O Princípio da Incerteza
Terá a morfologia facial evoluído no sentido de permitir aos hipoteticamente superiores espíritos humanos comunicar entre si ou, inversamente, terão os ditos espíritos começado a comunicar verbalmente num aproveitamento da dita evolução?

Qualquer que seja a resposta, parece certo que a razão de ser e o objetivo da fala é a comunicação entre os humanos, tal como já sucedia com a expressão corporal e viria a acontecer com a  bem mais recentemente inventada escrita.

Sabemos também, à saciedade, que só quando prosseguida de forma rigorosa e contemplando a possível perfeição será qualquer atividade animal razoavelmente conseguida no seu propósito. A falta de caso, a preguiça, o facilitismo e vícios similares comprometem, seriamente, a eficácia e a eficiência da ação, a ponto de, em casos extremos, tornar contraproducente o resultado final.

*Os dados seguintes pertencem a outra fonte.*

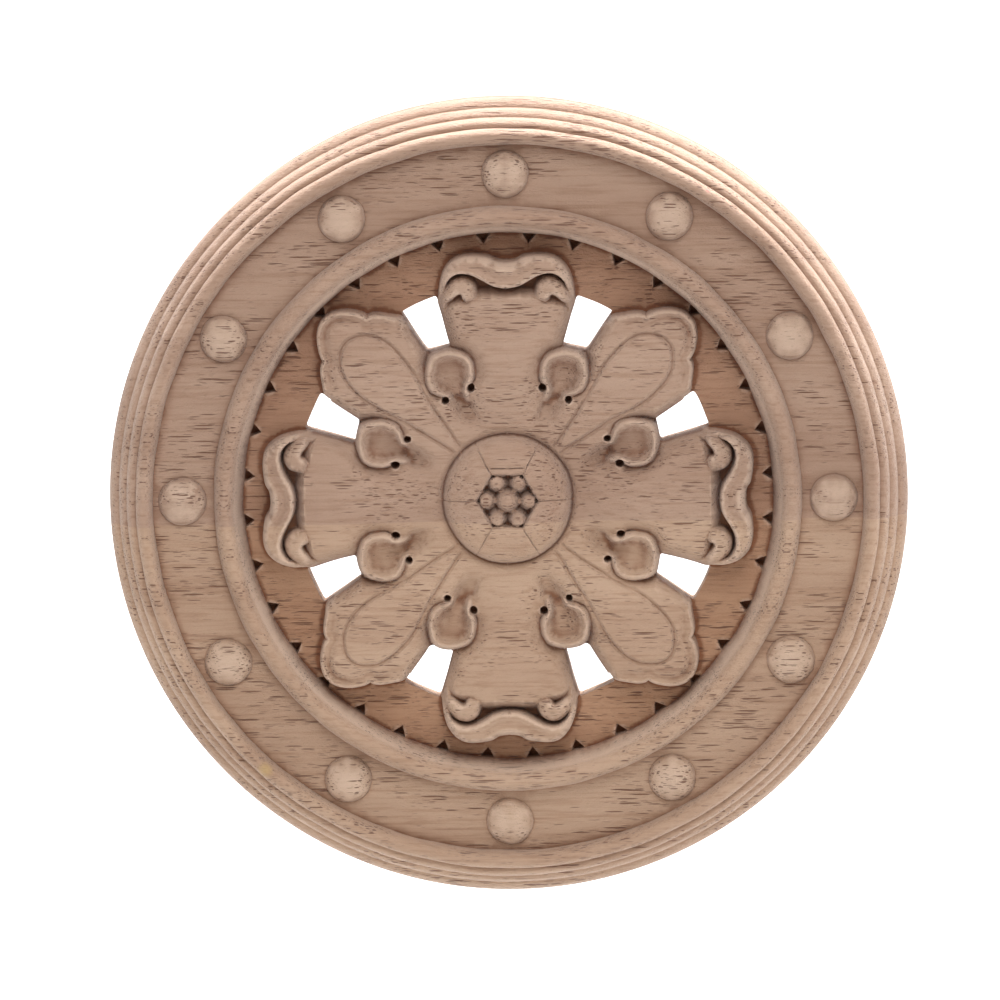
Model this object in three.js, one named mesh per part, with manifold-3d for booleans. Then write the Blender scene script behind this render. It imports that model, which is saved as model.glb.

Se, na infinidade de sinais a que poderia recorrer, a mera linguagem corporal era, inevitavelmente, pouco rigorosa, imprecisa, a linguagem verbal viria, decisivamente, complementá-la como uma forma eficaz de limitar a dispersa e caótica sinalética, assim tornando potencialmente muito mais precisa a correspondência entre a ideia e a mensagem que a veicula entre os espíritos.

Através da combinação, em palavras, de fonemas de correspondência sonora relativamente constante dentro de um mesmo idioma, apurou-se, pois, a transmissão e a captação da ideia contida na mensagem, drasticamente reduzindo a ambiguidade e a indefinição.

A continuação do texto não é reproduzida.